Only the lines from the one containing "for name, points" through the one containing "for node in" are to be copied, exactly and with both ends kept.
— start —
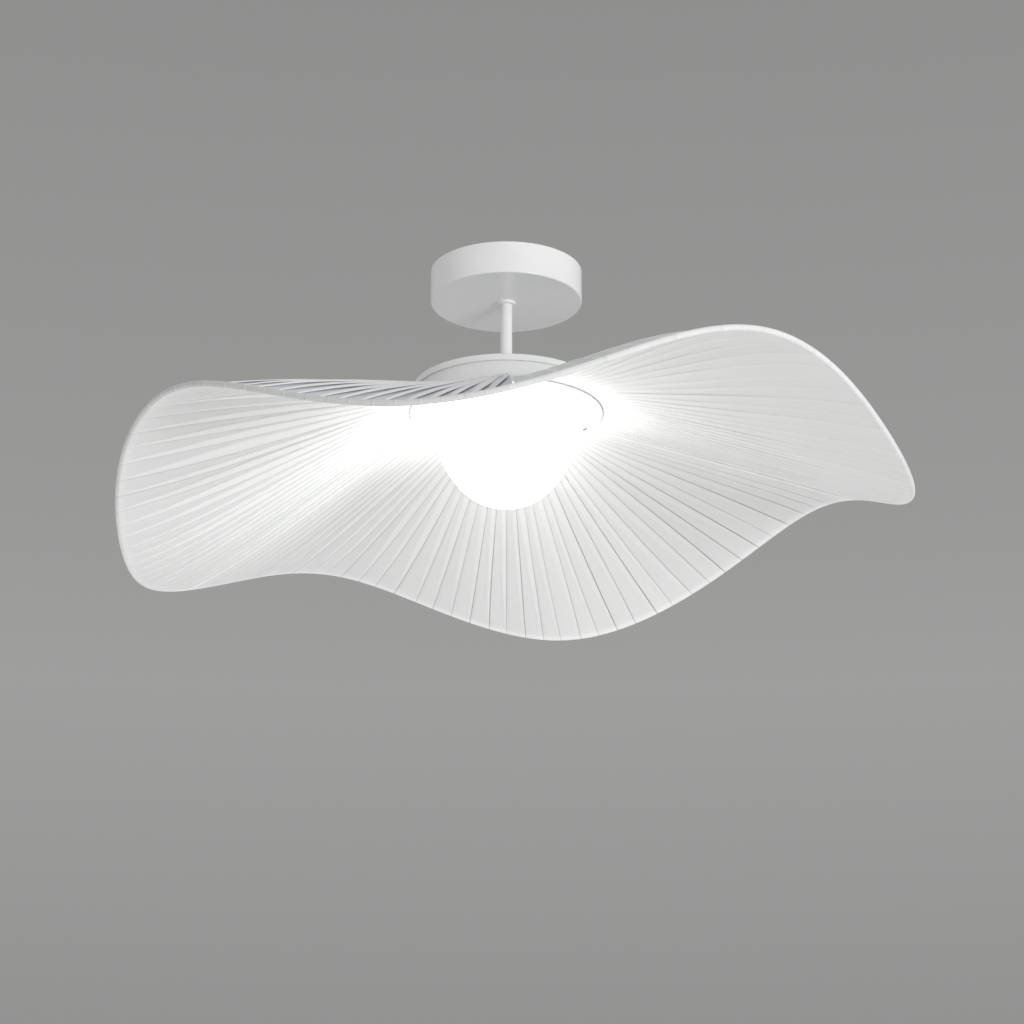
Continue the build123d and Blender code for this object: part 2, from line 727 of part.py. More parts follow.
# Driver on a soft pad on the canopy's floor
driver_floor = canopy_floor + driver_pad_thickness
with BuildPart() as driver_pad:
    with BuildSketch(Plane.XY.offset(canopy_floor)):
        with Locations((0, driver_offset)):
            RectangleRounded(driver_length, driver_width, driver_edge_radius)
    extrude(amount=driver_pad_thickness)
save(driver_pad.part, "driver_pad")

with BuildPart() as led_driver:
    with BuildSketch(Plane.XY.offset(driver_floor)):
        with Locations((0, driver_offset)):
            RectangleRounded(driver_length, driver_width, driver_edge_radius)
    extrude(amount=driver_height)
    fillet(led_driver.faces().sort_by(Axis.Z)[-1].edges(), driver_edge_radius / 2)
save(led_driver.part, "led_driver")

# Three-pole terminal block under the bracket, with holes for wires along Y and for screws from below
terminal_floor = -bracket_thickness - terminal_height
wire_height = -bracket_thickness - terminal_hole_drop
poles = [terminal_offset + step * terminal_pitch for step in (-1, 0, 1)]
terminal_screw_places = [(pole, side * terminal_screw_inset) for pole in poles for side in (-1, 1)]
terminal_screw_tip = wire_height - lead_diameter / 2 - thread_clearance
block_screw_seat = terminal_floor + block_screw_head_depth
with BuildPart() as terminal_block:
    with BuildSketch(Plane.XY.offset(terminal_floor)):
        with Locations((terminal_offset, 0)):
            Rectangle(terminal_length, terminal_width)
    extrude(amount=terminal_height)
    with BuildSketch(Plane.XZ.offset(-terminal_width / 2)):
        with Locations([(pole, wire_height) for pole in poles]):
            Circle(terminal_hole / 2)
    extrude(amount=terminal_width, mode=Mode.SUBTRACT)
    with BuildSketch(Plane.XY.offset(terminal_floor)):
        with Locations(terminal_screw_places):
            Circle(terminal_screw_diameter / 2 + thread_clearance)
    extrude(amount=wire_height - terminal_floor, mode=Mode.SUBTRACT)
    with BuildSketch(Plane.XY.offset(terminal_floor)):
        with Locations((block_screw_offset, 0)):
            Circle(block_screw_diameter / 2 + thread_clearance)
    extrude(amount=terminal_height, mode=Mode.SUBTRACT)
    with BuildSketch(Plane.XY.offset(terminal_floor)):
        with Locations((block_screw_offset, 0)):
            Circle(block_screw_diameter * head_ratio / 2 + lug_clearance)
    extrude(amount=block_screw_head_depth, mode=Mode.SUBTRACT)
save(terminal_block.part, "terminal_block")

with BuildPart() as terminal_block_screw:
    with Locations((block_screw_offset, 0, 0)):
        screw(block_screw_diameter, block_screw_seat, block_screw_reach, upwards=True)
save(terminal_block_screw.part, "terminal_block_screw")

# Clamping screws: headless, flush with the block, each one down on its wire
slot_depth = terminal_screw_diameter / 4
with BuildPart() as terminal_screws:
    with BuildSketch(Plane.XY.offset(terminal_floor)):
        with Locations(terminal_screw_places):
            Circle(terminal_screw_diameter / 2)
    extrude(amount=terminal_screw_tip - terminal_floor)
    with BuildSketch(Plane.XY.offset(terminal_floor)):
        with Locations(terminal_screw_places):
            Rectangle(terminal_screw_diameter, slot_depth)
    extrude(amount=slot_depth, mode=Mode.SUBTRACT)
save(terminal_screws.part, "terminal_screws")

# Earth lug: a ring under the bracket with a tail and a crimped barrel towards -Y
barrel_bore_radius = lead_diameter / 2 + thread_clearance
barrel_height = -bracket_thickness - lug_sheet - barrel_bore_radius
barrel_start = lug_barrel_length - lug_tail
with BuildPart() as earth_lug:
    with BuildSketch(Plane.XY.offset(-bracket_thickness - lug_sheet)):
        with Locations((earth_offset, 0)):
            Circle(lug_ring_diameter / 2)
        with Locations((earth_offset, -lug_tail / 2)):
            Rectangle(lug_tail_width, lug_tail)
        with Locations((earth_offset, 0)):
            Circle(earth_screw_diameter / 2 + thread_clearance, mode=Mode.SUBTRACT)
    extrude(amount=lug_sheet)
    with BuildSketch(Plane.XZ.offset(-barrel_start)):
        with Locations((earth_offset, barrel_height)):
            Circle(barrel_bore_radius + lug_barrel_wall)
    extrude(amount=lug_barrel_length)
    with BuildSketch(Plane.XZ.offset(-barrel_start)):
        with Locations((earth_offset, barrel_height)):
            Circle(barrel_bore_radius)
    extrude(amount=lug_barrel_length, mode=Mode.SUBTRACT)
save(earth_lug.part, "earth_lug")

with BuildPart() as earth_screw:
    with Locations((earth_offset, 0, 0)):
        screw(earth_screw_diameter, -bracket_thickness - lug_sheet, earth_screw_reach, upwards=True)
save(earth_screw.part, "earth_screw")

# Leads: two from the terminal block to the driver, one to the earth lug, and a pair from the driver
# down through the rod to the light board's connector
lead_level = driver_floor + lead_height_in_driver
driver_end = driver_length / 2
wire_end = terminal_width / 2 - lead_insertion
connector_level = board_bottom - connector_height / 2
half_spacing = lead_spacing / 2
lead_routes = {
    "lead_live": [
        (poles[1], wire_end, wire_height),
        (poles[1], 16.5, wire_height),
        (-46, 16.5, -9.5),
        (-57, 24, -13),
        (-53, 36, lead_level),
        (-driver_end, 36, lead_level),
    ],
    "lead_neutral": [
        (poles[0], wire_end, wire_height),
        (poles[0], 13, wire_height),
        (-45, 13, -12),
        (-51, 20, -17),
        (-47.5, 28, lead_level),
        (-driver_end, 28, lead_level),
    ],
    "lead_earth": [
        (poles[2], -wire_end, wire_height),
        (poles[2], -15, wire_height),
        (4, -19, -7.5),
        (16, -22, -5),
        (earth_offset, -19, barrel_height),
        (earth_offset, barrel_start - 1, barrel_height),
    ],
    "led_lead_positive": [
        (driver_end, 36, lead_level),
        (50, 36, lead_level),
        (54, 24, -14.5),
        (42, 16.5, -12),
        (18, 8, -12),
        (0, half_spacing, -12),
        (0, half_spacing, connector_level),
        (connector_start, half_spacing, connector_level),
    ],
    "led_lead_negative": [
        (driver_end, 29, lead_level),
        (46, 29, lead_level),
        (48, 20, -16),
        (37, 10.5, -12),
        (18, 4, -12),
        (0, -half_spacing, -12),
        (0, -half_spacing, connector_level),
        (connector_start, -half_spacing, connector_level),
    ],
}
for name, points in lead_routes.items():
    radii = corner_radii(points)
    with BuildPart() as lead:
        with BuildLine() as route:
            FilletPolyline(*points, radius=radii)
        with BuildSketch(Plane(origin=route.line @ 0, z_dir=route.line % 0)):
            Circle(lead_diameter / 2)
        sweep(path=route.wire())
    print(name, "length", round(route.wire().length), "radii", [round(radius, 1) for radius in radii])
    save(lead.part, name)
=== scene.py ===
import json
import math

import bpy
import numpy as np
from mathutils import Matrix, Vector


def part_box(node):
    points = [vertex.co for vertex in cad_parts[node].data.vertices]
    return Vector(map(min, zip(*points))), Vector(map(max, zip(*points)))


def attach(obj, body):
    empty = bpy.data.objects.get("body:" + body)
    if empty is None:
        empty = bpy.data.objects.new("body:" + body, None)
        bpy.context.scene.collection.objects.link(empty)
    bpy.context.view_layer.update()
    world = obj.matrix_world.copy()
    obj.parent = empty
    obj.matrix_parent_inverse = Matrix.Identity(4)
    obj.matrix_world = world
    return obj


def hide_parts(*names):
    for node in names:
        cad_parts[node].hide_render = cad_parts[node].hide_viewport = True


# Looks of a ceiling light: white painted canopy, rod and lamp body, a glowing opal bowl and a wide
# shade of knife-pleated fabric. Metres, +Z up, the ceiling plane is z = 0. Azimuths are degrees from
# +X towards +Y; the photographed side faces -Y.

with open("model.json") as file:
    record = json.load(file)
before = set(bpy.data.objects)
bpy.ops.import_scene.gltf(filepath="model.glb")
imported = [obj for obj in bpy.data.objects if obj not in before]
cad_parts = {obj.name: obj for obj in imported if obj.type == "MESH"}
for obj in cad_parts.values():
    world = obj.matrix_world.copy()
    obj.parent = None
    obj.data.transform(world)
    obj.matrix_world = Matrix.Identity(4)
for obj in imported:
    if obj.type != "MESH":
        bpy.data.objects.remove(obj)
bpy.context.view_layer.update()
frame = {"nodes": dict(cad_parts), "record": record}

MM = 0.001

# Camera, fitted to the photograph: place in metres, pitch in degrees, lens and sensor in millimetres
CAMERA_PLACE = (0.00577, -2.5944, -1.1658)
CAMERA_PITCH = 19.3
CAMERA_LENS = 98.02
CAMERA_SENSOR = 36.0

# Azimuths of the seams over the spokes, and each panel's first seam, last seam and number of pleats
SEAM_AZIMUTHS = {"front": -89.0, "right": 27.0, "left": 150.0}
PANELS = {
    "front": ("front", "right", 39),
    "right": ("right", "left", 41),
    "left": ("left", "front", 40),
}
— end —
# [ANSWER TO THE TASK]
for name, points in lead_routes.items():
    radii = corner_radii(points)
    with BuildPart() as lead:
        with BuildLine() as route:
            FilletPolyline(*points, radius=radii)
        with BuildSketch(Plane(origin=route.line @ 0, z_dir=route.line % 0)):
            Circle(lead_diameter / 2)
        sweep(path=route.wire())
    print(name, "length", round(route.wire().length), "radii", [round(radius, 1) for radius in radii])
    save(lead.part, name)
=== scene.py ===
import json
import math

import bpy
import numpy as np
from mathutils import Matrix, Vector


def part_box(node):
    points = [vertex.co for vertex in cad_parts[node].data.vertices]
    return Vector(map(min, zip(*points))), Vector(map(max, zip(*points)))


def attach(obj, body):
    empty = bpy.data.objects.get("body:" + body)
    if empty is None:
        empty = bpy.data.objects.new("body:" + body, None)
        bpy.context.scene.collection.objects.link(empty)
    bpy.context.view_layer.update()
    world = obj.matrix_world.copy()
    obj.parent = empty
    obj.matrix_parent_inverse = Matrix.Identity(4)
    obj.matrix_world = world
    return obj


def hide_parts(*names):
    for node in names:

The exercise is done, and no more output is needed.